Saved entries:
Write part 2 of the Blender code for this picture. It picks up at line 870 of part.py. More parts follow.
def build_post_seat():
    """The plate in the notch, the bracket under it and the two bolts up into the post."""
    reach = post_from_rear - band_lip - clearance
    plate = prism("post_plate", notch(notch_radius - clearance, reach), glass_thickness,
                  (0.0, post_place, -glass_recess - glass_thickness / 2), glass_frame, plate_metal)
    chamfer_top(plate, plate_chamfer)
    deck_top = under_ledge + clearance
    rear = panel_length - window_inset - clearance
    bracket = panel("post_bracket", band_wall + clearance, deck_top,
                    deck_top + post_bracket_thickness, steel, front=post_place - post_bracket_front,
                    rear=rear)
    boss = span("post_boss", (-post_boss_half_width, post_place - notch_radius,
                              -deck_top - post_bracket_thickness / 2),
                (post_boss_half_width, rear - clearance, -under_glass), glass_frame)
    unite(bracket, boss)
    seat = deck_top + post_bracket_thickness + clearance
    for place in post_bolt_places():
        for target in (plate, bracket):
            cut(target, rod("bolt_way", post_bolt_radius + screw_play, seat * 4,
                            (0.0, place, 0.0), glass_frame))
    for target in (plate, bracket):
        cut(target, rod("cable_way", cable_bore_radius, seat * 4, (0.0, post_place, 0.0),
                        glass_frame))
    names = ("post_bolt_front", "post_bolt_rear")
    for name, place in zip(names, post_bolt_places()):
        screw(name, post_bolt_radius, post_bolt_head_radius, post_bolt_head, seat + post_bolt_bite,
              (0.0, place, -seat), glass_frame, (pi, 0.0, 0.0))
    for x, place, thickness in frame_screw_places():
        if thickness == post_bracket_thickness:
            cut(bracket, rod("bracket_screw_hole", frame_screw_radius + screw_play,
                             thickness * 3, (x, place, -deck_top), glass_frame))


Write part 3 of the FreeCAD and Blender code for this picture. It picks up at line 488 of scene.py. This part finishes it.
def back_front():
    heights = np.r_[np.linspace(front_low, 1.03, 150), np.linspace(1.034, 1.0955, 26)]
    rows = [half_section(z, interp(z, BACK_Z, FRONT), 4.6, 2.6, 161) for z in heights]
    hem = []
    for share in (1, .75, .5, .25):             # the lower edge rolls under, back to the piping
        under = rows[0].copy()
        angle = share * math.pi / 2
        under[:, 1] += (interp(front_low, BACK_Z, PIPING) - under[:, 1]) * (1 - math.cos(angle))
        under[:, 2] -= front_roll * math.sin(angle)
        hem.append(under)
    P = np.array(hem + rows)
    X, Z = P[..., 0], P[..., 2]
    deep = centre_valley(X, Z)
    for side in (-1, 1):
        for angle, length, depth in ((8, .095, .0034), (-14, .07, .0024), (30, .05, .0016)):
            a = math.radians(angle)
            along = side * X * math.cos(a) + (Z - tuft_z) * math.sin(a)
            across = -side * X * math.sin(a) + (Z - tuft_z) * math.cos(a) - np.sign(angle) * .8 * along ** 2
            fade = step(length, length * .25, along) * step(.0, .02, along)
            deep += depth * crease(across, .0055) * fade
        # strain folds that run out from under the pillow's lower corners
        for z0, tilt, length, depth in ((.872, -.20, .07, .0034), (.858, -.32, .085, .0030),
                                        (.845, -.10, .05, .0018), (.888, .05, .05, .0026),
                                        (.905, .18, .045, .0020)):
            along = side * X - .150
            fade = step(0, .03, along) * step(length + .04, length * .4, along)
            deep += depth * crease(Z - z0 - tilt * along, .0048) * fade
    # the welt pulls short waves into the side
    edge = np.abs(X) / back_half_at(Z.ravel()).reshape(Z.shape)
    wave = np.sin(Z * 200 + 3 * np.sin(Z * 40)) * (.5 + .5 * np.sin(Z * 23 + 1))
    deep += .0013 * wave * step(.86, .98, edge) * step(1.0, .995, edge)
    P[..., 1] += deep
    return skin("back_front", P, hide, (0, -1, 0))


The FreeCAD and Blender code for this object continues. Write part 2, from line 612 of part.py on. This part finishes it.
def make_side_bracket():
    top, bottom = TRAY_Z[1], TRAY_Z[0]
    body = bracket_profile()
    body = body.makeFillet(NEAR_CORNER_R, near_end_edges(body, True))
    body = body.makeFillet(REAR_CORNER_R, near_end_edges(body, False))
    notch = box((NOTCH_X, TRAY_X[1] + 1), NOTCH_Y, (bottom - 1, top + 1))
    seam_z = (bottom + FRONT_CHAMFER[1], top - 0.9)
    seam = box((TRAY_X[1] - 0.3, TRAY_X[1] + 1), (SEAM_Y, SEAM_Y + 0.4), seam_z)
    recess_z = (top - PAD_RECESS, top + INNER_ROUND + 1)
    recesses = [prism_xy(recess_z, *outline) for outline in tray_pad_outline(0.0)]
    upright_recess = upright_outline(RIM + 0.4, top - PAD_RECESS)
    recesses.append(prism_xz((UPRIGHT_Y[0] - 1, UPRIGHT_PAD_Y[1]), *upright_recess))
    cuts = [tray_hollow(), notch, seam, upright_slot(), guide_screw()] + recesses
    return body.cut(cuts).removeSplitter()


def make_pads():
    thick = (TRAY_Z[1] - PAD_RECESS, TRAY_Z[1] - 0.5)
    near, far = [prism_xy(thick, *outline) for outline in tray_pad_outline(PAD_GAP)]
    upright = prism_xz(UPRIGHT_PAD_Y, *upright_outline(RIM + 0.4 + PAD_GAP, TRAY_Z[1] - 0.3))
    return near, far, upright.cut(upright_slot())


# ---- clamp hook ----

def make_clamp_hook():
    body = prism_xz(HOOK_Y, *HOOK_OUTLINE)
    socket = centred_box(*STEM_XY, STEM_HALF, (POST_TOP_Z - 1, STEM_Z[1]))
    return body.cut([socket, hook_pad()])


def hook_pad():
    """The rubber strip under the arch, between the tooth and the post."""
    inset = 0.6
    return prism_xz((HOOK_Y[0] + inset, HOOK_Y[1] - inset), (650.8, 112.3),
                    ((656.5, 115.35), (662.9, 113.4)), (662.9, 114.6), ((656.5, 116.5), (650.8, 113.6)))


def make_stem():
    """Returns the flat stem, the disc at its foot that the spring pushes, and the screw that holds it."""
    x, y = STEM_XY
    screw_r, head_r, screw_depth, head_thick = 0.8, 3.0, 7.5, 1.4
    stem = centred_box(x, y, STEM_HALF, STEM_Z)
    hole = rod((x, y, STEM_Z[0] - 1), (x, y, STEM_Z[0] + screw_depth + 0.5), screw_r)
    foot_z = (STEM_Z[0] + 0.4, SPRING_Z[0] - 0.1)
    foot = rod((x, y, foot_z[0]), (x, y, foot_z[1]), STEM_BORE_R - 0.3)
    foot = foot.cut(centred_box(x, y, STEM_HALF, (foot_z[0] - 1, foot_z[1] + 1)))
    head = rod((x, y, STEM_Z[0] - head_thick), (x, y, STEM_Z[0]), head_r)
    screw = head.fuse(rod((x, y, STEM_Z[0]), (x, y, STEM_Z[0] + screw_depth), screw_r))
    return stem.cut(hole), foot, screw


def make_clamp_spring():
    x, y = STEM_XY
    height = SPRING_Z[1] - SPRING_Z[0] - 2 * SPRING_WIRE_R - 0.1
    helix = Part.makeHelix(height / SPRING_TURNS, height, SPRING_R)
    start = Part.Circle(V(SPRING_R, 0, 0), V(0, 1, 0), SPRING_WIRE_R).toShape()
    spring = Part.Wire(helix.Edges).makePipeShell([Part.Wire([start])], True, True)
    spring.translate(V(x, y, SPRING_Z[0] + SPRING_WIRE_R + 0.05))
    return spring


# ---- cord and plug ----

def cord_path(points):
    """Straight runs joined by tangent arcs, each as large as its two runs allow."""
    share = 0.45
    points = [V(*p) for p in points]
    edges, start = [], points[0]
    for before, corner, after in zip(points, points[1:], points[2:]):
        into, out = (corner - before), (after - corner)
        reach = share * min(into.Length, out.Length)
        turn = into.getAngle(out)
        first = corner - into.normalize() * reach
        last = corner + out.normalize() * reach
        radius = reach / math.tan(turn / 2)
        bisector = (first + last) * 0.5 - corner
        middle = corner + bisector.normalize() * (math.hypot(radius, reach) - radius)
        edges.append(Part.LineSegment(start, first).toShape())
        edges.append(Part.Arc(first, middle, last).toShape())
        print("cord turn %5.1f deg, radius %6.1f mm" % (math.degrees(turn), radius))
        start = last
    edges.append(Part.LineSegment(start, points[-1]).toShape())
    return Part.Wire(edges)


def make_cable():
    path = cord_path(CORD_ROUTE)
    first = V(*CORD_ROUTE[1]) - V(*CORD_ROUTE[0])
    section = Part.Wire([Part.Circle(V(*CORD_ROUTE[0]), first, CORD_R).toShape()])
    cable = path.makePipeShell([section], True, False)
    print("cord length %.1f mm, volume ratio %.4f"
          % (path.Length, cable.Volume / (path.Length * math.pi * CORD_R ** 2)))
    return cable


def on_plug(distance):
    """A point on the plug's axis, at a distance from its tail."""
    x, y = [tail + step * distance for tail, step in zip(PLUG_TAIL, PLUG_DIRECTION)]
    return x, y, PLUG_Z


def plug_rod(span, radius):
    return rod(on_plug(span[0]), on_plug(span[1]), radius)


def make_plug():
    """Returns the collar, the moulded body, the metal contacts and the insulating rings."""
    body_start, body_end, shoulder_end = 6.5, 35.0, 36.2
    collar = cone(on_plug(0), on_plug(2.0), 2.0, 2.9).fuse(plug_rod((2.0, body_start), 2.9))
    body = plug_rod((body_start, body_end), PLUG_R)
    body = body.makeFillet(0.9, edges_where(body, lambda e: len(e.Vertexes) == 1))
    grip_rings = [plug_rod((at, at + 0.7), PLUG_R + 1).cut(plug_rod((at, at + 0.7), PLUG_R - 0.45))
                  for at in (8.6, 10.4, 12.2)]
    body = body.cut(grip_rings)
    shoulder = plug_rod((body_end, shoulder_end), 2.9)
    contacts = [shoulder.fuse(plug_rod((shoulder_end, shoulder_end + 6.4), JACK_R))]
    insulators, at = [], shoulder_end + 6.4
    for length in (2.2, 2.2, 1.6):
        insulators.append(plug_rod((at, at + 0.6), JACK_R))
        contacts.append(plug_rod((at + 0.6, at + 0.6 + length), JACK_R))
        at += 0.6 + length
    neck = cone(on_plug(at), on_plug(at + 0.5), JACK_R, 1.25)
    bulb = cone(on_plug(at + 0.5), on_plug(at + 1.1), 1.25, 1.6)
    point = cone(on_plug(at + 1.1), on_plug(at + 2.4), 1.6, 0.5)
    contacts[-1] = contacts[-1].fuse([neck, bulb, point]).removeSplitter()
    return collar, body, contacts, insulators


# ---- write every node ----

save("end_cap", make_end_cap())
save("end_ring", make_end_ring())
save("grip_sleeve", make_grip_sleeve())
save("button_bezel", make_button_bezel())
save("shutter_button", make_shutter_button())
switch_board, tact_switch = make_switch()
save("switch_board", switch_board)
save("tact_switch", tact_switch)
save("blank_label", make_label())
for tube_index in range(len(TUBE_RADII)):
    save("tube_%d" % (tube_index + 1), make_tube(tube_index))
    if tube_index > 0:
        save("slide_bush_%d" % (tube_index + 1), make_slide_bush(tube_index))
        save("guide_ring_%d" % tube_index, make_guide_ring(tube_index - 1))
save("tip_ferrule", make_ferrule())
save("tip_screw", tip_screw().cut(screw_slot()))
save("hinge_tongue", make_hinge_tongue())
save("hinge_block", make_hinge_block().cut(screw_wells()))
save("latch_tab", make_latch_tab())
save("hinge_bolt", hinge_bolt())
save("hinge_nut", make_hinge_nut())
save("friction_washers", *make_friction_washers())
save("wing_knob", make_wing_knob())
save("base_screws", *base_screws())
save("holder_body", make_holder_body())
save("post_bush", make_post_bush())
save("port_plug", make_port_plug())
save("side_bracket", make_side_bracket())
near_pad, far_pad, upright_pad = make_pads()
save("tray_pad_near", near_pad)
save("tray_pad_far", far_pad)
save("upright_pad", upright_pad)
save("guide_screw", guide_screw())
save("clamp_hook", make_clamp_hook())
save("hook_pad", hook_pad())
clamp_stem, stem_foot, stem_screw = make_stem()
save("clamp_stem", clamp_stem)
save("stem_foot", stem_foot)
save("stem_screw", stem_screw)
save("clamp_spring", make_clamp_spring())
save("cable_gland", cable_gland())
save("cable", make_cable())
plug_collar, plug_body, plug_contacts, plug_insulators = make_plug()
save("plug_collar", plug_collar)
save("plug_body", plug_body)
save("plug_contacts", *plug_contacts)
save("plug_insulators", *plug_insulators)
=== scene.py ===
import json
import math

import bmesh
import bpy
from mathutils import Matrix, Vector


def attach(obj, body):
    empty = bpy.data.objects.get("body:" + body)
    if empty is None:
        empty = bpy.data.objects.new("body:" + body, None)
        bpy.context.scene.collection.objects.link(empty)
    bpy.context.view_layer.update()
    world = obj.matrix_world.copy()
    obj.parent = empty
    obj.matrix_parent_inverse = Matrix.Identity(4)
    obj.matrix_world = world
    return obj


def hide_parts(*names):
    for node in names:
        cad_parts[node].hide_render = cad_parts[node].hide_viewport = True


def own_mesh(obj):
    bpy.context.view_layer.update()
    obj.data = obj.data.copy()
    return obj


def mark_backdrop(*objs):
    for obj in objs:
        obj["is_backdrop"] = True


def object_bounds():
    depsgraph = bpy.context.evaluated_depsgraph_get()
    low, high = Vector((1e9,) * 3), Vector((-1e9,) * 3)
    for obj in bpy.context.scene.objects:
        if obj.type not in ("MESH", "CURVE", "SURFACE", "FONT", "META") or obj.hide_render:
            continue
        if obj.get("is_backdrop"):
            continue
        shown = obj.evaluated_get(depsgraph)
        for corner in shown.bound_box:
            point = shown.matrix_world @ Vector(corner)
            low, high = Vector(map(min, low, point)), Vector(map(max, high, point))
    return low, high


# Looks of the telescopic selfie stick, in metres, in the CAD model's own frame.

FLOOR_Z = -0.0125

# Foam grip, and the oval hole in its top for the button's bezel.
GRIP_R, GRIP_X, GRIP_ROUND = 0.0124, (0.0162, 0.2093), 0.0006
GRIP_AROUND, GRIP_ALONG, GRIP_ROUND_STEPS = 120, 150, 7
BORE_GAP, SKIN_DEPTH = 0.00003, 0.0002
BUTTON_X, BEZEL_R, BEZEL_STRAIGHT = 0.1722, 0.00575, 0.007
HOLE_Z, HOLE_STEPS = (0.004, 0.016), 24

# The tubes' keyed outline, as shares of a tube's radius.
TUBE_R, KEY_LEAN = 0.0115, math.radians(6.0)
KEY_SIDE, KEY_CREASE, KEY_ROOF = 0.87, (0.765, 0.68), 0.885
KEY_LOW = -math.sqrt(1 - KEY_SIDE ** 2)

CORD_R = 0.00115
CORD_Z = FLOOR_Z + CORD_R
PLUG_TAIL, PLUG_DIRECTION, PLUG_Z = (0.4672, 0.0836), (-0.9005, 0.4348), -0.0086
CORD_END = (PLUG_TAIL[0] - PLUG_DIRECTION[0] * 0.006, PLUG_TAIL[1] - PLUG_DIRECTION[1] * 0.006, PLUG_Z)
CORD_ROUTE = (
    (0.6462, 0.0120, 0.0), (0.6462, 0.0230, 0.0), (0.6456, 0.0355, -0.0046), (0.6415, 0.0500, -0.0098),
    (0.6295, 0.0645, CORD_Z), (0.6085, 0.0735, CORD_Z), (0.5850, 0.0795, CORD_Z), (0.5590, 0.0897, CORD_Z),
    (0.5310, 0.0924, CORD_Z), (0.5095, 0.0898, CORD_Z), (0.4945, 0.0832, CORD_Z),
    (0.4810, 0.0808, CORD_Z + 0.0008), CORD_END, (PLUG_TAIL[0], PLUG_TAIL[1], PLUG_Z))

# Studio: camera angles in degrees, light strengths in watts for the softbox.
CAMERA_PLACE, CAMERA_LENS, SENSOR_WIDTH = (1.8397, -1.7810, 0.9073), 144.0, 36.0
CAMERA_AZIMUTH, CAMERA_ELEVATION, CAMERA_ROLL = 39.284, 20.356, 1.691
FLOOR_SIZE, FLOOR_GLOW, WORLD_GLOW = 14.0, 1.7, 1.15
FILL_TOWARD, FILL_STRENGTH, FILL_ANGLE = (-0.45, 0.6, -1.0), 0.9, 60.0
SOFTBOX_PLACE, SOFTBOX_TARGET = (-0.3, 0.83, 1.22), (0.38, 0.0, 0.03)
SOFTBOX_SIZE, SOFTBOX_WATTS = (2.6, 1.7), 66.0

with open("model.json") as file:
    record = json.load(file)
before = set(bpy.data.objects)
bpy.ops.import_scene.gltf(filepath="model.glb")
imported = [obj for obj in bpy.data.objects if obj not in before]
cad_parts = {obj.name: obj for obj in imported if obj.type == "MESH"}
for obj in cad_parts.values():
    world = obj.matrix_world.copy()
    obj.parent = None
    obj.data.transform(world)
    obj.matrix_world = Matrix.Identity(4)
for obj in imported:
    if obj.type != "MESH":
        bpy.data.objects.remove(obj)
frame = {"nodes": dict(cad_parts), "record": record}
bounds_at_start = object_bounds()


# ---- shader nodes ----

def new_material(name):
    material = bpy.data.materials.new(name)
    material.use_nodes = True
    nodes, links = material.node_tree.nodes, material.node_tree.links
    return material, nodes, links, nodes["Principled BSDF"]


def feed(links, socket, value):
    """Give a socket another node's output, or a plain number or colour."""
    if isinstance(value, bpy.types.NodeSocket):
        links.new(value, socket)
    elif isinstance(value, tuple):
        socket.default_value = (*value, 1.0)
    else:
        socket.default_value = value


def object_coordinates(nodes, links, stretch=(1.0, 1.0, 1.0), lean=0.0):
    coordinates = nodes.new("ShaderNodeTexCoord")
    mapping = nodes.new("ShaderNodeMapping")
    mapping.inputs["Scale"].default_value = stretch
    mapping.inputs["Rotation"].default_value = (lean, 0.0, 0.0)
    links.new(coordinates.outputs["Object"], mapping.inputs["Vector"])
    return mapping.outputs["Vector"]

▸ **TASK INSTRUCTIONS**
Extract and reproduce exactly the lines opening with the line containing "plug_collar, plug_body, plug_contacts, plug_insulators" and closing with the line containing "obj.parent = empty", inclusive.

▸ **ANSWER TO THIS EXERCISE**
plug_collar, plug_body, plug_contacts, plug_insulators = make_plug()
save("plug_collar", plug_collar)
save("plug_body", plug_body)
save("plug_contacts", *plug_contacts)
save("plug_insulators", *plug_insulators)
=== scene.py ===
import json
import math

import bmesh
import bpy
from mathutils import Matrix, Vector


def attach(obj, body):
    empty = bpy.data.objects.get("body:" + body)
    if empty is None:
        empty = bpy.data.objects.new("body:" + body, None)
        bpy.context.scene.collection.objects.link(empty)
    bpy.context.view_layer.update()
    world = obj.matrix_world.copy()
    obj.parent = empty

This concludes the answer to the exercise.